25 jan. 2022

Steeds meer mede-eigendommen zijn uitgerust met bewakingscamera's in de inkomhal of bij de toegangsdeur. Wie beslist over de plaatsing van deze camera's, en kan een mede-eigenaar zich ertegen verzetten? De Belgische wetgeving biedt een kader voor deze praktijk en stelt duidelijke verplichtingen en grenzen.

Wie besluit een beveiligingscamera te installeren?

Een mede-eigenaar kan deze beslissing niet alleen nemen. De kwestie moet worden besproken en in stemming worden gebracht op de Algemene Vergadering.

Waar kan ik de teksten vinden die over dit onderwerp gaan?

Deze wet is zelfs van toepassing op besloten plaatsen die niet toegankelijk zijn voor het publiek, hetgeen overeenkomt met inkomhallen. Deze regelt het gebruik van beelden die door bewakingscamera's zijn gefilmd, alsook de bewaring ervan. Video-intercoms en dummy-camera's vallen niet onder de wet.

  • De GDPR (General Data Protection Regulation - Europese regulering van gegevensbescherming)

De mede-eigendom moet de GDPR toepassen, er is dus een rechtsgrondslag nodig om de aanwezigheid van camera's te rechtvaardigen en er moet een evenredigheid worden gevonden tussen de behoefte aan veiligheid en de bescherming van de private levenssfeer. Zo kan een camera in de lobby of bij de ingang van de kelder gemakkelijk worden gerechtvaardigd maar zal het moeilijker zijn om een geldige verklaring te vinden om camera's op elke overloop te plaatsen.

  • De wet van 30 juli 2018 betreffende de bescherming van fysieke personen ten aanzien de verwerking van persoonlijke gegevens (kaderwet)

Deze wet, die op 5 september 2018 is bekendgemaakt, vervangt de Privacywet van 8 december 1992.

Wat zegt de wet?

Mensen moeten worden gewaarschuwd voor de aanwezigheid van een camera door het duidelijk weergeven van een pictogram. Dit pictogram, alsmede de afmetingen en het materiaal van zijn drager, zijn vastgesteld bij de Koninklijke Besluiten van 10 februari 2008 en 28 mei 2018.

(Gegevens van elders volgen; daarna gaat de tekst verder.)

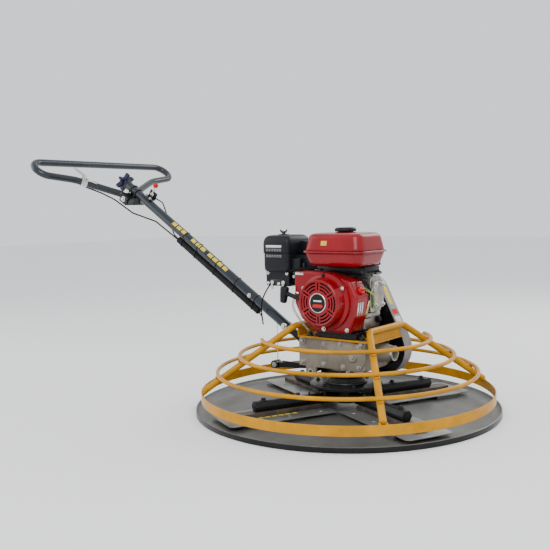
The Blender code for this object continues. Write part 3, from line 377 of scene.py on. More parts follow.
def capsule(first, second, radius, steps=8, second_radius=None):
    """The outline of a band pulled tight round two circles, as (x, y) points."""
    first, second = Vector(first), Vector(second)
    other = radius if second_radius is None else second_radius
    run = second - first
    heading = atan2(run.y, run.x)
    lean = acos((radius - other) / run.length)
    points = []
    for centre, size, start, end in ((first, radius, lean, 2 * pi - lean), (second, other, -lean, lean)):
        for step in range(steps + 1):
            angle = heading + start + (end - start) * step / steps
            points.append((centre.x + size * cos(angle), centre.y + size * sin(angle)))
    return points


def arc_slot(radius, width, start, end):
    """The outline of a curved slot with round ends, about the origin."""
    steps = 10
    points = []
    for side, first, last in ((1, start, end), (-1, end, start)):
        reach = radius + side * width / 2
        for step in range(steps + 1):
            angle = first + (last - first) * step / steps
            points.append((reach * cos(angle), reach * sin(angle)))
        tip = Vector((cos(last), sin(last))) * radius
        for step in range(1, 4):
            angle = last + pi * (step / 4 if side > 0 else 1 + step / 4)
            points.append((tip.x + width / 2 * cos(angle), tip.y + width / 2 * sin(angle)))
    return points


def rounded_path(corners, radii, steps=8, closed=False):
    corners = [Vector(corner) for corner in corners]
    if isinstance(radii, float):
        radii = [radii] * len(corners)
    path = []
    for index, corner in enumerate(corners):
        if not closed and index in (0, len(corners) - 1):
            path.append(corner)
            continue
        before = (corners[index - 1] - corner).normalized()
        after = (corners[(index + 1) % len(corners)] - corner).normalized()
        half = before.angle(after) / 2
        start = corner + before * radii[index] / tan(half)
        centre = corner + (before + after).normalized() * radii[index] / sin(half)
        end = corner + after * radii[index] / tan(half)
        for step in range(steps + 1):
            spoke = (start - centre).slerp(end - centre, step / steps)
            path.append(centre + spoke.normalized() * radii[index])
    return path


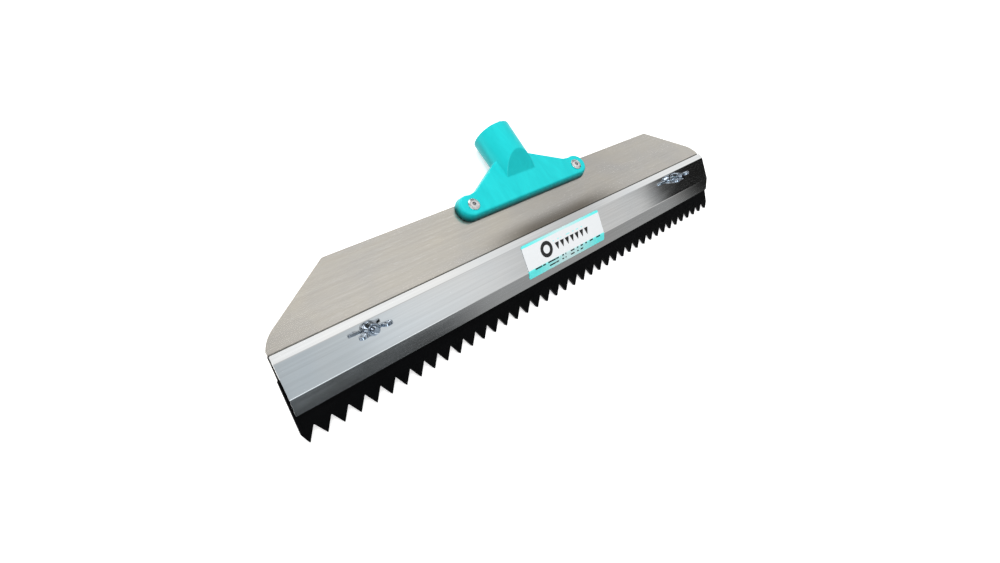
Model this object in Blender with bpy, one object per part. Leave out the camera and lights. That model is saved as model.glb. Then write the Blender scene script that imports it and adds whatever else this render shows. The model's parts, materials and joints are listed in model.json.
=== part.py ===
"""Notched floor squeegee, 450 mm wide, built as an assembly of separate pieces.

A bent stainless plate carries a riveted plastic handle socket at its back edge. Its front
edge turns down into a flange. A toothed rubber blade lies on the flange, under a folded
clamp plate that two carriage bolts with wing nuts pull down.

The pieces are modelled in the plate's own frame: x along the blade, y from the front fold
to the back edge, z out of the plate's top face, with the back edge at y = 0. The empty
tool_frame then lays the whole tool down on its teeth and on the rim of its socket.
"""

import math

import bmesh
import bpy
from mathutils import Matrix, Vector

MM = 0.001
GAP = 0.3 * MM

# Sheet metal
SHEET = 1.2 * MM
BEND_RADIUS = 2.2 * MM
BEND_STEPS = 5

# Body plate
BACK_HALF = 170.6 * MM
SIDE_CORNER = (221.0 * MM, 33.0 * MM)
FOLD_HALF = 225.0 * MM
PLATE_DEPTH = 41.9 * MM
BACK_CORNER_RADIUS = 4.5 * MM
SIDE_CORNER_RADIUS = 24.0 * MM
FLANGE_HALF = 224.3 * MM
FLANGE_LENGTH = 36.5 * MM
FLANGE_SLOPE = 31.8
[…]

De voor deze camera's verantwoordelijke personen of organisatie moeten duidelijk worden geïdentificeerd en op deze poster worden vermeld, zodat men contact met hen kan opnemen indien een persoon zijn rechten wil doen gelden.

Als de camera buiten wordt geplaatst, moet hij zo worden gericht dat hij op de ingang is gericht en niet te veel van de openbare ruimte filmt.

Voor camera's die binnenshuis filmen, moet de syndicus een register bijhouden van de verwerking van beelden van bewakingscamera's. Dit register moet zo nodig aan de gegevensbeschermingsautoriteit kunnen worden toegezonden. Dit register vervangt de vroegere verklaring aan de Commissie voor de bescherming van de persoonlijke levenssfeer.

De vergadering van mede-eigenaars moet de aanwezigheid van camera's uiterlijk de dag voordat ze in werking worden gesteld aan de politie meedelen. Deze aanmelding moet elk jaar hernieuwd worden en eventuele wijzigingen, zoals het aantal camera's, moeten erbij gemeld worden.

Opslag en gebruik van bewakingsbeelden

De beelden worden in principe een maand bewaard. Indien zij afkomstig zijn van camera's die aan de voorschriften voldoen, kunnen zij als bewijsmateriaal worden gebruikt indien zij schade aantonen of het mogelijk maken een voor een misdrijf verantwoordelijke persoon te identificeren. Alleen in dit geval mogen ze langer worden bewaard.

Beelden van camera's die niet aan de voorschriften voldoen, worden soms als bewijs aanvaard, maar kunnen ook worden geweigerd. Het is dus belangrijk de regels te respecteren, zoniet zijn uw camera's nutteloos.

De politie kan in geval van misdrijf toegang vragen tot de gefilmde beelden.

Bewakingscamera in een privé appartement

Een mede-eigenaar kan een bewakingscamera in zijn of haar appartement installeren zonder iemand om toestemming te vragen. De camera mag echter niet gericht zijn op de gevel of het balkon indien deze deel uitmaken van de gemeenschappelijke ruimten van het gebouw.